Every line of the material that follows must be printed again exactly.
......
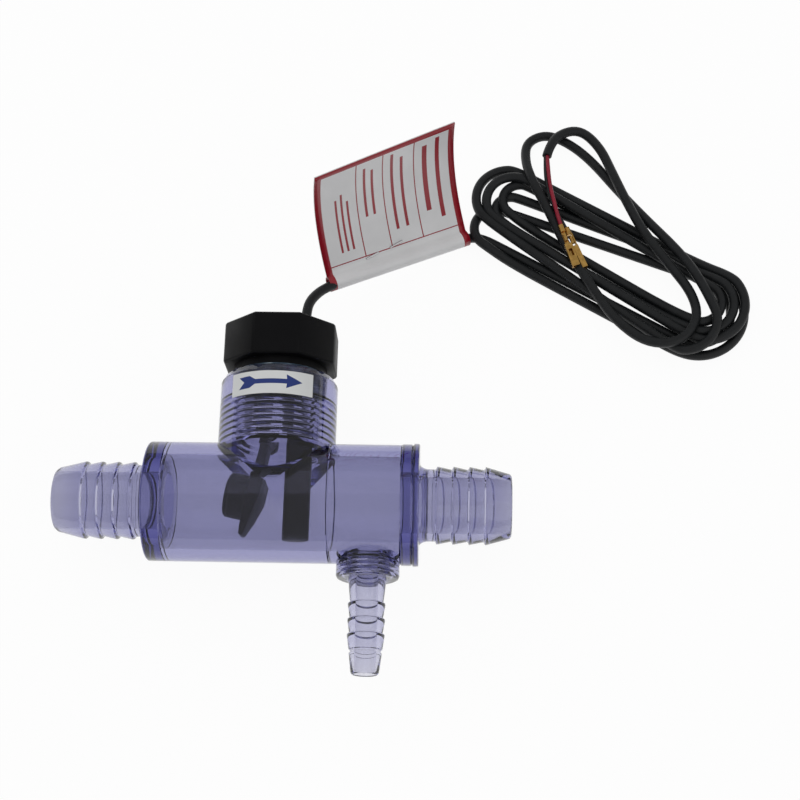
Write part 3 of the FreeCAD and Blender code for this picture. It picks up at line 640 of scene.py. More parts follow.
def make_tee():
    """The moulded tee, with the threaded neck."""
    tee = run_section("clear_tee", TEE_INLET_X, TEE_JOINT_X - GLUE_GAP)
    combine(tee, neck_outside("neck_tool"), "UNION")
    inside = neck_space("thread_tool")
    combine(inside, pipe_bore("bore_tool", TEE_INLET_X - 2, TEE_JOINT_X + NECK_R - 2), "UNION")
    combine(tee, inside, "DIFFERENCE")
    smooth(recalculate(tee), CREASE)
    return finish_piece(tee, "clear", "housing", "switch_tee", slot="clear_pvc")


def make_drain_section():
    """The short pipe with the drain's threaded boss."""
    pipe = run_section("clear_drain_section", TEE_JOINT_X, OUTLET_JOINT_X)
    here = (DRAIN_X, 0, 0)
    boss = [(-2, 0), (-2, BOSS_R), (BOSS_END + 0.9, BOSS_R), (BOSS_END + 0.25, BOSS_R - 0.3),
            (BOSS_END, BOSS_R - 0.9), (BOSS_END, 0)]
    combine(pipe, along_y("boss_tool", boss, here), "UNION")
    combine(pipe, pipe_bore("bore_tool", TEE_JOINT_X - 1, OUTLET_JOINT_X + 1), "DIFFERENCE")
    core_r = DRAIN_THREAD_R - DRAIN_THREAD_DEPTH
    edge = [(BOSS_END - 1, 0), (BOSS_END - 1, core_r)]
    edge += [(-y, r) for y, r in ring_thread(-BOSS_END, -BOSS_END - DRAIN_THREAD_LENGTH, DRAIN_THREAD_R,
                                             DRAIN_THREAD_PITCH, DRAIN_THREAD_DEPTH, 0)]
    floor = BOSS_END + DRAIN_THREAD_LENGTH
    edge += [(floor, core_r), (floor, DRAIN_BORE_R), (-3, DRAIN_BORE_R), (-3, 0)]
    combine(pipe, along_y("tapping_tool", edge, here), "DIFFERENCE")
    combine(pipe, neck_outside("neck_tool", GLUE_GAP), "DIFFERENCE")
    smooth(recalculate(pipe), CREASE)
    return finish_piece(pipe, "clear", "housing", "drain_section", slot="clear_pvc")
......
Expected answer
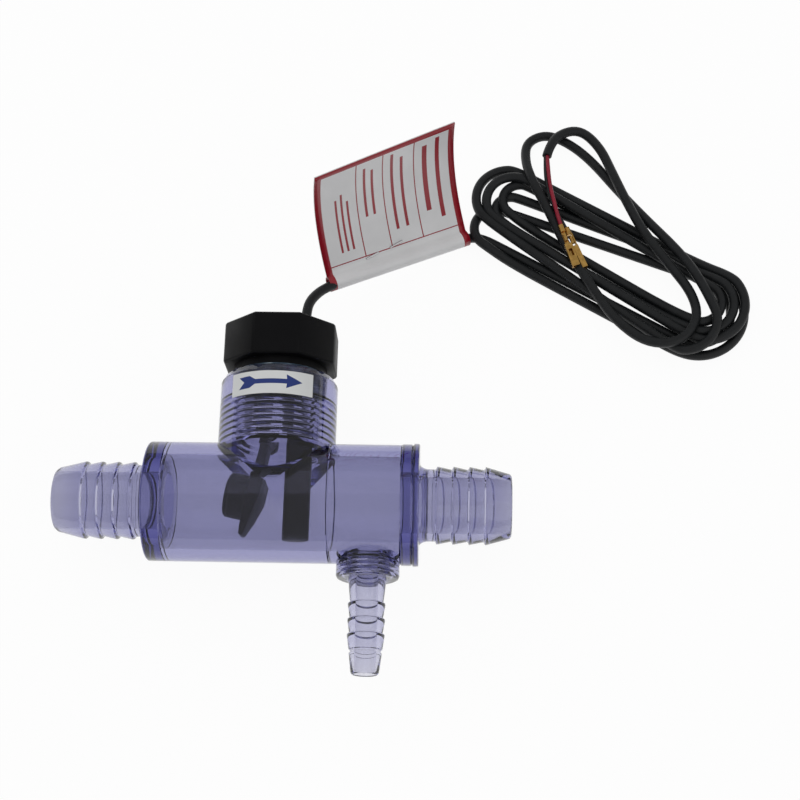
Write part 3 of the FreeCAD and Blender code for this picture. It picks up at line 640 of scene.py. More parts follow.
def make_tee():
    """The moulded tee, with the threaded neck."""
    tee = run_section("clear_tee", TEE_INLET_X, TEE_JOINT_X - GLUE_GAP)
    combine(tee, neck_outside("neck_tool"), "UNION")
    inside = neck_space("thread_tool")
    combine(inside, pipe_bore("bore_tool", TEE_INLET_X - 2, TEE_JOINT_X + NECK_R - 2), "UNION")
    combine(tee, inside, "DIFFERENCE")
    smooth(recalculate(tee), CREASE)
    return finish_piece(tee, "clear", "housing", "switch_tee", slot="clear_pvc")


def make_drain_section():
    """The short pipe with the drain's threaded boss."""
    pipe = run_section("clear_drain_section", TEE_JOINT_X, OUTLET_JOINT_X)
    here = (DRAIN_X, 0, 0)
    boss = [(-2, 0), (-2, BOSS_R), (BOSS_END + 0.9, BOSS_R), (BOSS_END + 0.25, BOSS_R - 0.3),
            (BOSS_END, BOSS_R - 0.9), (BOSS_END, 0)]
    combine(pipe, along_y("boss_tool", boss, here), "UNION")
    combine(pipe, pipe_bore("bore_tool", TEE_JOINT_X - 1, OUTLET_JOINT_X + 1), "DIFFERENCE")
    core_r = DRAIN_THREAD_R - DRAIN_THREAD_DEPTH
    edge = [(BOSS_END - 1, 0), (BOSS_END - 1, core_r)]
    edge += [(-y, r) for y, r in ring_thread(-BOSS_END, -BOSS_END - DRAIN_THREAD_LENGTH, DRAIN_THREAD_R,
                                             DRAIN_THREAD_PITCH, DRAIN_THREAD_DEPTH, 0)]
    floor = BOSS_END + DRAIN_THREAD_LENGTH
    edge += [(floor, core_r), (floor, DRAIN_BORE_R), (-3, DRAIN_BORE_R), (-3, 0)]
    combine(pipe, along_y("tapping_tool", edge, here), "DIFFERENCE")
    combine(pipe, neck_outside("neck_tool", GLUE_GAP), "DIFFERENCE")
    smooth(recalculate(pipe), CREASE)
    return finish_piece(pipe, "clear", "housing", "drain_section", slot="clear_pvc")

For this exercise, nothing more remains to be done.